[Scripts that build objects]
┏━━

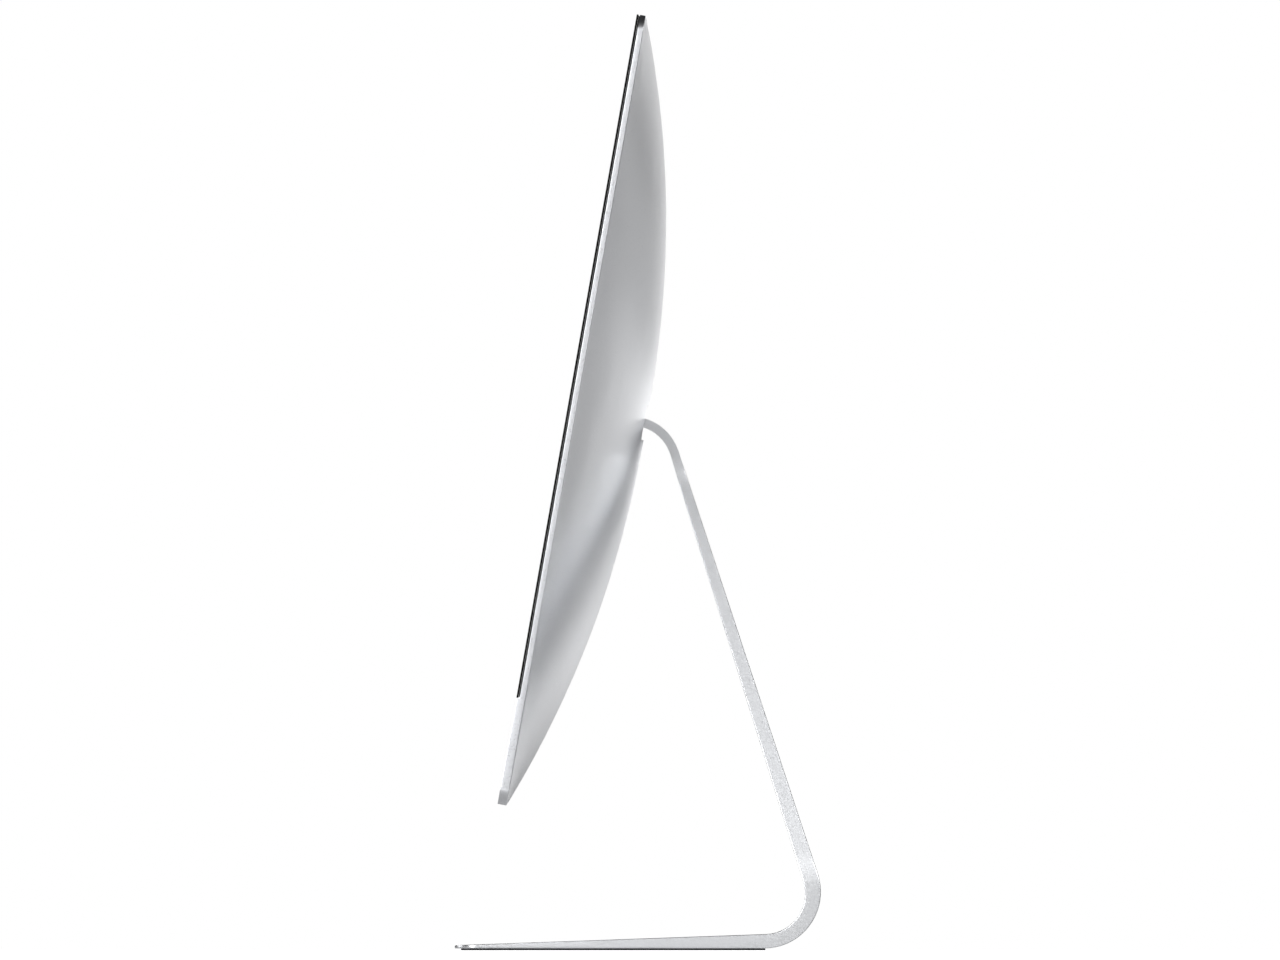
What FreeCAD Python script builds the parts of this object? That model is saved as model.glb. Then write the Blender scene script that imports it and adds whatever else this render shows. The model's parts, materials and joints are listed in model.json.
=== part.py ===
"""An all-in-one desktop computer: a thin domed screen housing on a bent aluminium stand.

Row frame: +Z up, the screen faces -Y, and +X is to the right of somebody who looks at the screen.
The origin is on the table, in the middle of the stand's depth.  Lengths are millimetres.

The screen housing is drawn in a frame of its own, the panel frame: x to the right, y from the
front glass towards the back, z up along the glass, with its origin at the middle of the front
face's lower edge.  PANEL places that frame at the rest tilt.  What lies along the panel at rest on
the stand, such as the hinge leaf, is drawn in the panel frame too.
"""

import FreeCAD, Part
import math
import os
import re

import Sketcher
from FreeCAD import Placement, Rotation, Vector

doc = FreeCAD.newDocument("all_in_one")
sheet = doc.addObject("Spreadsheet::Sheet", "sheet")
scratch = doc.addObject("Spreadsheet::Sheet", "scratch")
ALIASES = []
PIECES = []

ALONG = {
    "x": Rotation(Vector(0, 1, 0), 90),
    "y": Rotation(Vector(1, 0, 0), -90),
    "z": Rotation(),
}
FACING_FRONT = Rotation(Vector(1, 0, 0), 90)


# ---------------------------------------------------------------- helpers

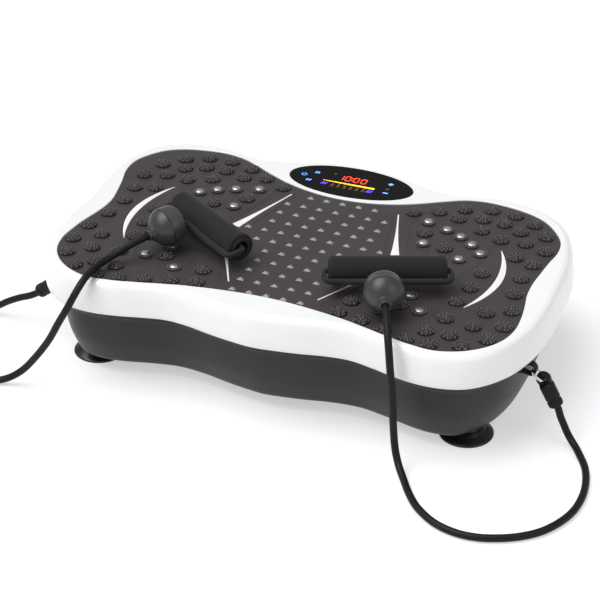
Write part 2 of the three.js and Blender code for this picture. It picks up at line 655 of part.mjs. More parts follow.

┗━━

[EXERCISE GOAL] The records above should be returned exactly.

[SOLUTION FOR THIS EXERCISE]
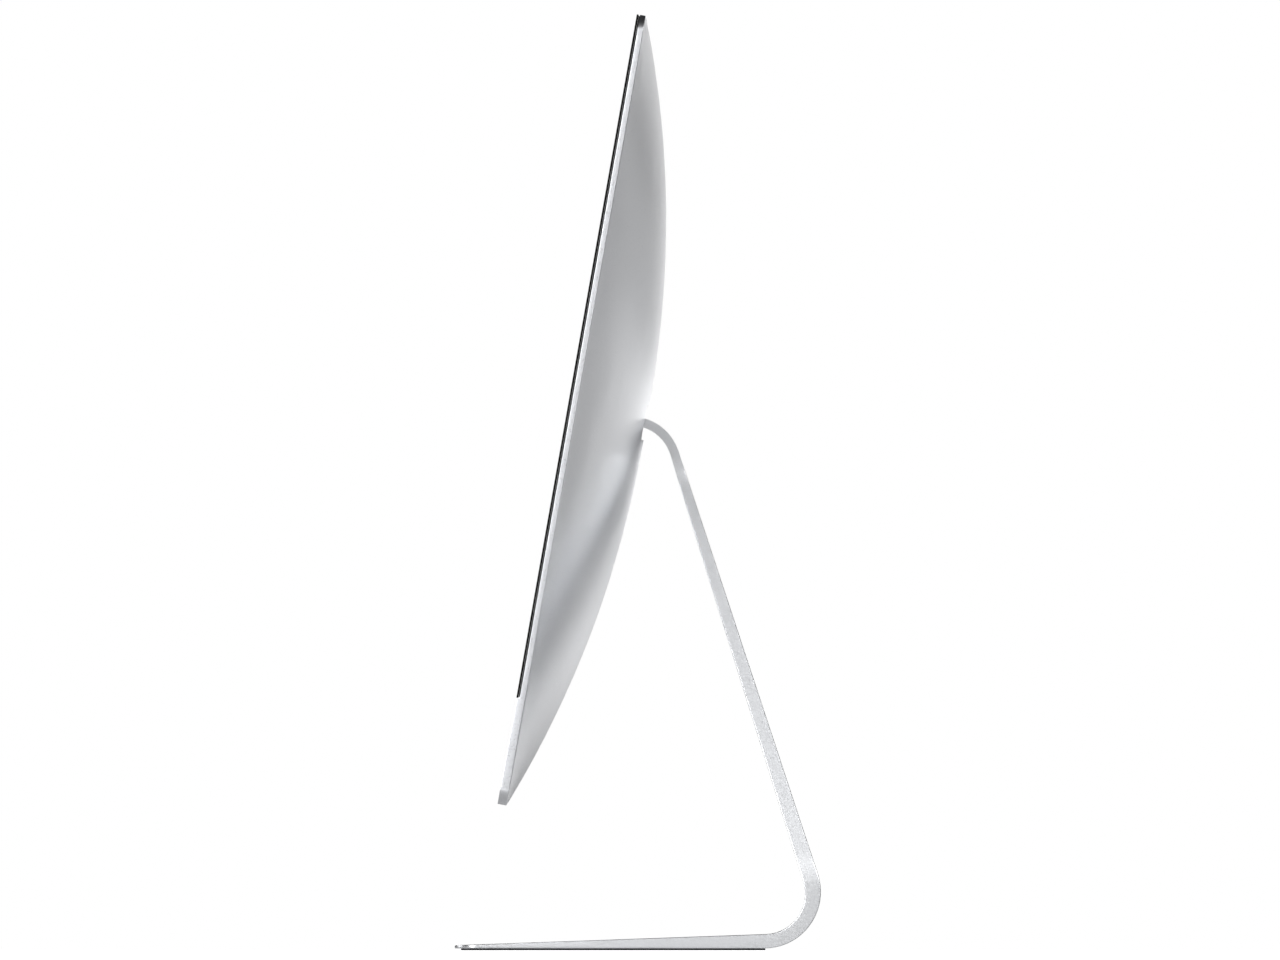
What FreeCAD Python script builds the parts of this object? That model is saved as model.glb. Then write the Blender scene script that imports it and adds whatever else this render shows. The model's parts, materials and joints are listed in model.json.
=== part.py ===
"""An all-in-one desktop computer: a thin domed screen housing on a bent aluminium stand.

Row frame: +Z up, the screen faces -Y, and +X is to the right of somebody who looks at the screen.
The origin is on the table, in the middle of the stand's depth.  Lengths are millimetres.

The screen housing is drawn in a frame of its own, the panel frame: x to the right, y from the
front glass towards the back, z up along the glass, with its origin at the middle of the front
face's lower edge.  PANEL places that frame at the rest tilt.  What lies along the panel at rest on
the stand, such as the hinge leaf, is drawn in the panel frame too.
"""

import FreeCAD, Part
import math
import os
import re

import Sketcher
from FreeCAD import Placement, Rotation, Vector

doc = FreeCAD.newDocument("all_in_one")
sheet = doc.addObject("Spreadsheet::Sheet", "sheet")
scratch = doc.addObject("Spreadsheet::Sheet", "scratch")
ALIASES = []
PIECES = []

ALONG = {
    "x": Rotation(Vector(0, 1, 0), 90),
    "y": Rotation(Vector(1, 0, 0), -90),
    "z": Rotation(),
}
FACING_FRONT = Rotation(Vector(1, 0, 0), 90)


# ---------------------------------------------------------------- helpers

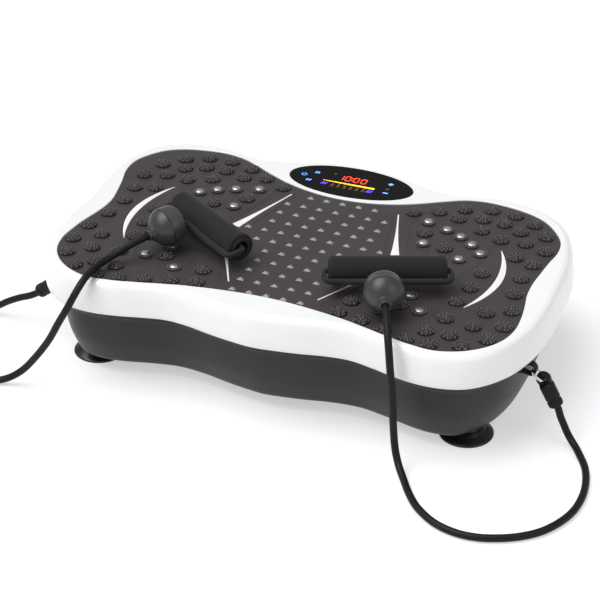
Write part 2 of the three.js and Blender code for this picture. It picks up at line 655 of part.mjs. More parts follow.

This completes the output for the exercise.